There are Courses of considerable significance in the M.A.-English programme that are offered by the Department, for instance, Poetry from Chaucer to Shakespeare, Elizabethan and Jacobean Drama, 19 th -century Fiction, Romantic Poetry, Literary Criticism,20 th -century Literature, Modern British Drama, Indian Writing in English, and Contemporary Indian Writing and Emerging Identities. The Department also, as is mentioned earlier, offers Courses in literature to the students of the B.A.-English (Hons.) programme, that include the Emergence of Literature in English: Old and Middle English Periods, Renaissance and Restoration Literatures, Drama: Texts, Contexts and Performance, Neo-classical and
Romantic Literature, Poetry: Structure and Interpretation, Nineteenth-century Literature, Prose Genres: Form and Function, Twentieth-century Literature, Introduction to Literary Theory and Criticism, World Literatures and Indian Writing in English.
Facilities
The students have access to a wide range of books and journals on literature, literary criticism and theory in the Library of the Campus that is equipped with state-of- the-art infrastructural facilities. Important e-Journals can also be availed by the students. Besides, they have a language laboratory with 30 multimedia computers installed with the latest software for English and foreign-language learning and practice.

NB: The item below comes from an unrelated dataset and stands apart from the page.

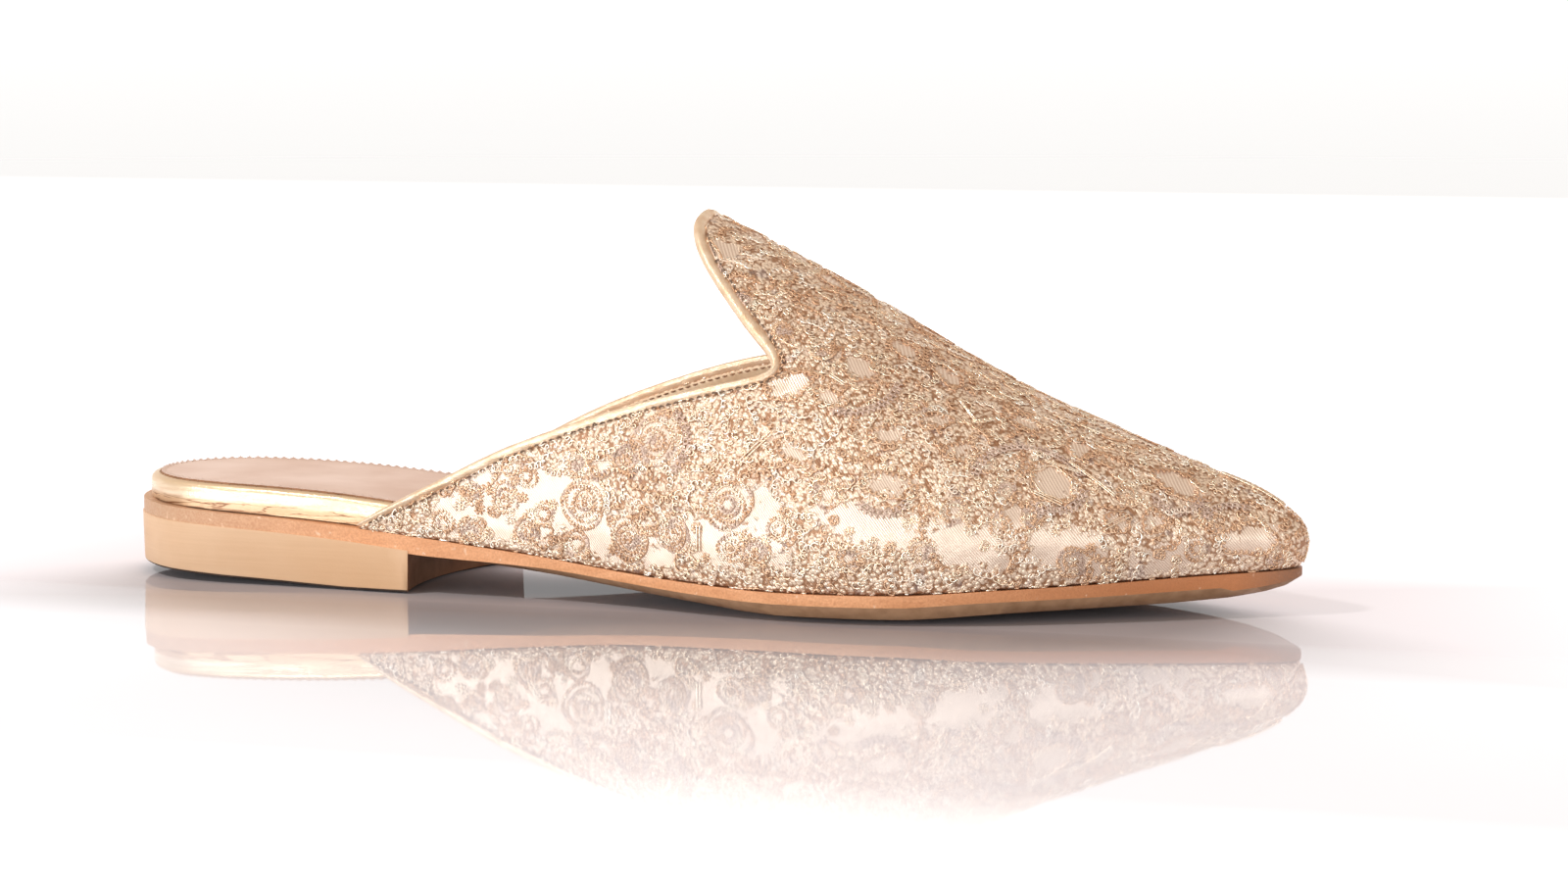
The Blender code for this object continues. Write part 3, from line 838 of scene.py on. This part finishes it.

Film Studies and Text and Performance, being constitutive elements of the curriculum for M.A. in English Literature, relevant and critically acclaimed films are often screened in the Studio and the Multimedia Laboratory of the Campus, in order to supplement the theoretical - both narrativistic and technical - understanding of the students. These infrastructures are also often used for special lectures on films. In addition to the multimedia computers, ten other machines with an internet facility are available to students for pursuing their academic assignments and other research projects. Moreover, the Multi-purpose Hall of the Campus is often used by the students for extra-curricular activities, including academic presentations and other cultural programmes.